Manages asynchronous tasks submitted as micro jobs from synchronous code. This type essentially gives the multithreading, asynchronous superpowers to synchronous logic.

Example Usage

use std::sync::{Arc};
use tokio::sync::RwLock as AsyncRwLock;
use rumtk_core::core::RUMResult;
use rumtk_core::strings::RUMString;
use rumtk_core::threading::threading_manager::{SafeTaskArgs, TaskItems, TaskManager};
use rumtk_core::{rumtk_create_task, };

let expected = vec![
    RUMString::from("Hello"),
    RUMString::from("World!"),
    RUMString::from("Overcast"),
    RUMString::from("and"),
    RUMString::from("Sad"),
 ];

type TestResult = RUMResult<Vec<RUMString>>;
let mut queue: TaskManager<TestResult> = TaskManager::new(&5).unwrap();

let locked_args = AsyncRwLock::new(expected.clone());
let task_args = SafeTaskArgs::<RUMString>::new(locked_args);
let processor = rumtk_create_task!(
    async |args: &SafeTaskArgs<RUMString>| -> TestResult {
        let owned_args = Arc::clone(args);
        let locked_args = owned_args.read().await;
        let mut results = TaskItems::<RUMString>::with_capacity(locked_args.len());

        for arg in locked_args.iter() {
            results.push(RUMString::new(arg));
        }

        Ok(results)
    },
    task_args
);

queue.add_task::<_>(processor);
let results = queue.wait();

let mut result_data = Vec::<RUMString>::with_capacity(5);
for r in results {
    for v in r.unwrap().result.clone().unwrap().iter() {
        for value in v.iter() {
            result_data.push(value.clone());
        }
    }
 }

assert_eq!(result_data, expected, "Results do not match expected!");

Implementations

impl<R> TaskManager<R>

where R: Sync + Send + Clone + 'static,

pub fn default() -> RUMResult<TaskManager<R>>

This method creates a [TaskQueue] instance using sensible defaults.
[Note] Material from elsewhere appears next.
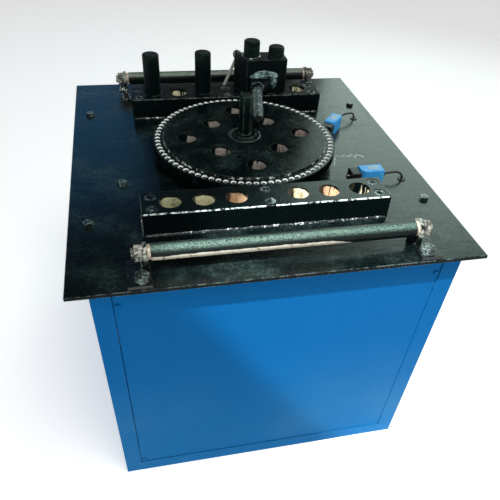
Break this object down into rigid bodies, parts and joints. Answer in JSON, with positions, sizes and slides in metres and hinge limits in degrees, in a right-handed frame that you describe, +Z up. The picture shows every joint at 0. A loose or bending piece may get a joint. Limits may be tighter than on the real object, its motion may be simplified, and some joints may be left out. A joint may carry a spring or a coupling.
{
  "type": "rebar bender",
  "caption": "Powered reinforcing-bar bending machine: a rotating pin disc between drilled backing bars on a steel table, over a closed sheet-metal cabinet.",
  "frame": {"origin": "on the floor under the turntable's axis, which is also the centre of the table plate", "axes": "+Z up, +X to the operator's right along the backing bars, +Y away from the operator"},
  "size_m": [0.85, 0.945, 0.878],
  "materials": {
    "plate_black": "gloss black enamel, scuffed",
    "cabinet_blue": "gloss blue enamel",
    "bare_steel": "bare, worn",
    "dark_steel": "oiled dark",
    "zinc_screw": "dull zinc",
    "cast_grey": "as cast, grey primer",
    "bearing_steel": "ground",
    "belt_rubber": "matte",
    "lead_rubber": "matte",
    "motor_grey": "cast, painted grey",
    "switch_blue": "satin",
    "black_plastic": "matte",
    "bush_bronze": "plain",
    "box_grey": "satin"
  },
  "bodies": {
    "machine": {"bar_bolts": "dark_steel", "bearing_housing": "cast_grey", "bottom_rails": "cabinet_blue", "control_box": "box_grey", "corner_posts": "cabinet_blue", "drive_belts": "belt_rubber", "fan_cowl": "motor_grey", "front_bar": "plate_black", "front_panel": "cabinet_blue", "front_switch_lead": "lead_rubber", "gearbox_cover": "cast_grey", "gearbox_housing": "cast_grey", "guard_ring": "plate_black", "lead_grommets": "lead_rubber", "machine_beams": "cabinet_blue", "main_bearings": "bearing_steel", "motor_casing": "motor_grey", "panel_screws": "zinc_screw", "panel_tabs": "cabinet_blue", "rear_bar": "plate_black", "rear_panel": "cabinet_blue", "rear_switch_lead": "lead_rubber", "roller_lugs": "plate_black", "roller_nuts": "dark_steel", "roller_rods": "dark_steel", "roller_spacers": "bare_steel", "side_panels": "cabinet_blue", "supply_gland": "black_plastic", "switch_bodies": "switch_blue", "switch_glands": "black_plastic", "switch_heads": "black_plastic", "table_bolts": "plate_black", "table_plate": "plate_black", "top_rails": "cabinet_blue"},
    "turntable_body": {"turntable": "plate_black", "main_shaft": "dark_steel", "bull_gear": "dark_steel"},
    "gearbox_output": {"gearbox_shaft": "dark_steel", "pinion": "dark_steel", "worm_wheel": "bush_bronze"},
    "worm_body": {"worm_shaft": "dark_steel", "driven_pulley": "cast_grey"},
    "motor_rotor": {"motor_shaft": "dark_steel", "motor_pulley": "cast_grey", "motor_fan": "black_plastic"},
    "front_roller": {"front_roller_tube": "plate_black", "front_roller_bushes": "bush_bronze"},
    "rear_roller": {"rear_roller_tube": "plate_black", "rear_roller_bushes": "bush_bronze"},
    "outer_pin": {"rear_pin_outer": "plate_black"},
    "second_pin": {"rear_pin_second": "plate_black"},
    "post": {"centre_post": "plate_black"},
    "stop": {"stop_block": "plate_black", "stop_pins": "plate_black"},
    "stop_screw": {"adjusting_screw": "dark_steel"},
    "clamp": {"clamp_stud": "dark_steel", "tommy_bar": "bare_steel"},
    "front_plunger": {"front_switch_plunger": "zinc_screw"},
    "rear_plunger": {"rear_switch_plunger": "zinc_screw"}
  },
  "joints": [
    {"name": "turntable_spin", "type": "hinge", "parent": "machine", "child": "turntable_body", "pos_m": [0, 0, 0.7295], "axis": [0, 0, 1], "continuous": true},
    {"name": "gearbox_output_spin", "type": "hinge", "parent": "machine", "child": "gearbox_output", "pos_m": [0, 0.204, 0.25], "axis": [0, 0, 1], "continuous": true},
    {"name": "worm_spin", "type": "hinge", "parent": "machine", "child": "worm_body", "pos_m": [0, 0.299, 0.185], "axis": [1, 0, 0], "continuous": true},
    {"name": "motor_spin", "type": "hinge", "parent": "machine", "child": "motor_rotor", "pos_m": [0, -0.15, 0.185], "axis": [1, 0, 0], "continuous": true},
    {"name": "front_roller_spin", "type": "hinge", "parent": "machine", "child": "front_roller", "pos_m": [0.005, -0.412, 0.73], "axis": [1, 0, 0], "continuous": true},
    {"name": "rear_roller_spin", "type": "hinge", "parent": "machine", "child": "rear_roller", "pos_m": [0, 0.412, 0.73], "axis": [1, 0, 0], "continuous": true},
    {"name": "outer_pin_lift", "type": "slide", "parent": "machine", "child": "outer_pin", "axis": [0, 0, 1], "range_m": [0, 0.12]},
    {"name": "second_pin_lift", "type": "slide", "parent": "machine", "child": "second_pin", "axis": [0, 0, 1], "range_m": [0, 0.12]},
    {"name": "post_lift", "type": "slide", "parent": "turntable_body", "child": "post", "axis": [0, 0, 1], "range_m": [0, 0.06]},
    {"name": "stop_lift", "type": "slide", "parent": "machine", "child": "stop", "axis": [0, 0, 1], "range_m": [0, 0.12]},
    {"name": "stop_screw_travel", "type": "slide", "parent": "stop", "child": "stop_screw", "axis": [0.1994, 0.9799, 0], "range_m": [-0.015, 0]},
    {"name": "clamp_turn", "type": "hinge", "parent": "stop", "child": "clamp", "pos_m": [0.0425, 0.331, 0.818], "axis": [0, 1, 0], "range_deg": [-60, 60]},
    {"name": "front_plunger_press", "type": "slide", "parent": "machine", "child": "front_plunger", "axis": [1, 0, 0], "range_m": [0, 0.005], "stiffness_N_per_m": 500, "springref_m": -0.004},
    {"name": "rear_plunger_press", "type": "slide", "parent": "machine", "child": "rear_plunger", "axis": [0.6428, 0.766, 0], "range_m": [0, 0.005], "stiffness_N_per_m": 500, "springref_m": -0.004}
  ],
  "couplings": [
    {"joint": "gearbox_output_spin", "follows": "turntable_spin", "ratio": -3},
    {"joint": "motor_spin", "follows": "worm_spin", "ratio": 2}
  ]
}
The threads field is computed from the number of cores present in system.

pub fn new(worker_num: &usize) -> RUMResult<TaskManager<R>>

Creates an instance of [ThreadedTaskQueue<T, R>] in the form of [SafeThreadedTaskQueue<T, R>]. Expects you to provide the count of threads to spawn and the microtask queue size allocated by each thread.

This method calls [Self::with_capacity()] for the actual object creation. The main queue capacity is pre-allocated to [DEFAULT_QUEUE_CAPACITY].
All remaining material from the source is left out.